News & CA: A draw between Nine News and Seven News: Seven won Sydney (comfortably), Adelaide and Perth, Nine won Melbourne (by 108,000 viewers, a huge margin) and Brisbane. The Melbourne margin for Nine (108,000) was larger than the Perth margin for Seven News (65,000). But A Current Affair easily beat Today Tonight as the Naomi factor again asserted itself. TT won Adelaide and Perth but ACA won Sydney (reversing the news loss) Melbourne and Brisbane.The 7 pm ABC News averaged 967,000, The 7.30 Report though was crunched by the Ten-Seven battle at 7.30 and fell to 607,000. Ouch! Sunrise beat Today.

The Stats: Nine won with a share of 29.0% (26.6% last week) to Seven with 26.9% (25.6%), Ten was third with 24.4% (28.8%), the ABC with 16.0% (15.3%) and SBS with 3.6% (3.7%). Nine won all markets bar Perth. Nine still leads the week, 29.2% to 28.2% and with the Rugby League in Sydney and Brisbane in prime time this Saturday evening, will win the week. In regional areas Nine affiliates WIN/NBN won with 30.7% from Prime/7Qld with 25.7%, Southern Cross (Ten) with 23.5%, the ABC on 15.4% and SBS with 4.6%.

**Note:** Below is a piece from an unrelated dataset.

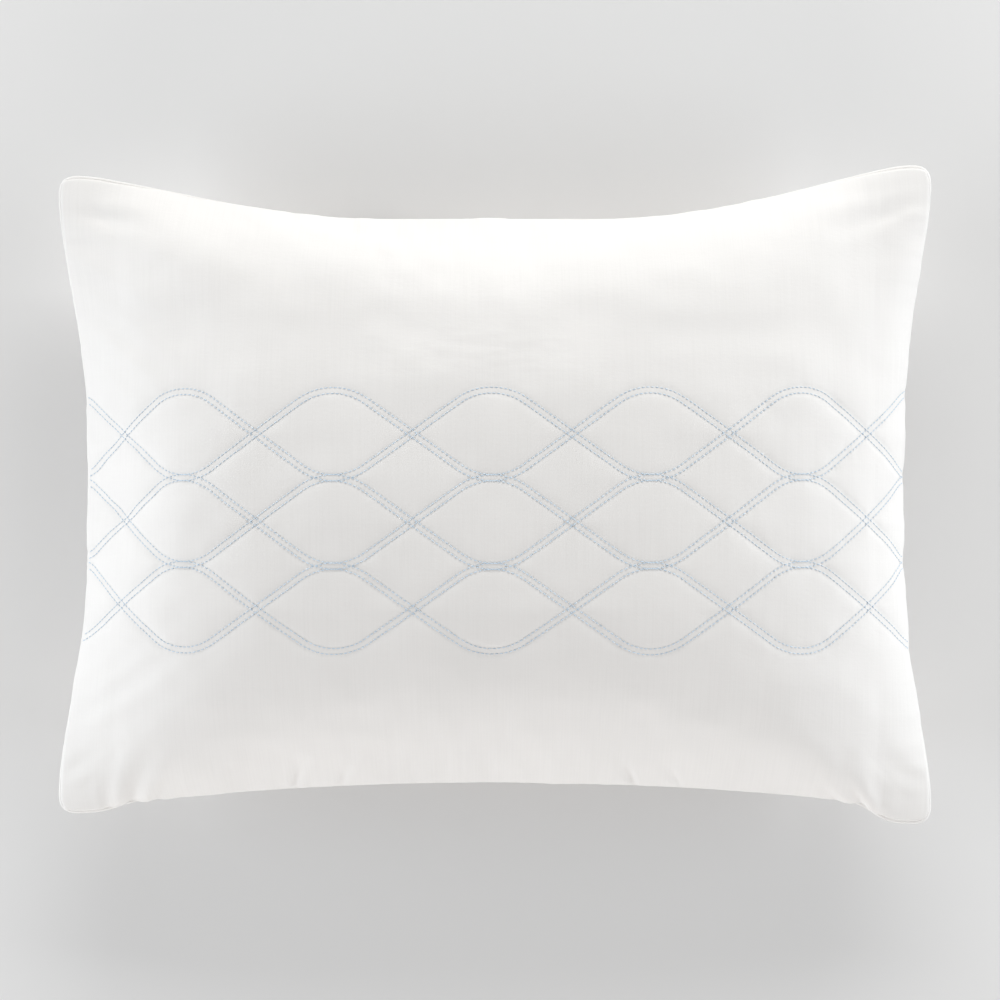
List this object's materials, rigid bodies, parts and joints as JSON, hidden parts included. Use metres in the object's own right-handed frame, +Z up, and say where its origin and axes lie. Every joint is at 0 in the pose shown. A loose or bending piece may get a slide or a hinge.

Glenn Dyer’s comments: Ten and Seven battered themselves into submission between 7.30pm and 8.30pm and then both lay bleeding on the living room floor and allowed Nine to sneak home with CSI Miami and ER doing well, after the News, ACA and Temptation won or drew their slots. I can understand the logic of Seven’s move but from a viewer’s point of view, what was the point: from a ratings viewpoint it let Nine win the night. Ten’s new series, Tripping Over lost viewers but that was partly due to the lower audience for Thank God. It still finished above a million which was OK. It got close to Criminal Minds on Seven in its first 8.30 pm slot which will encourage Ten. The Glass House did well, a lot of viewer support and showed why the ABC is stupid killing it off. It was a failure of nerve at Ultimo.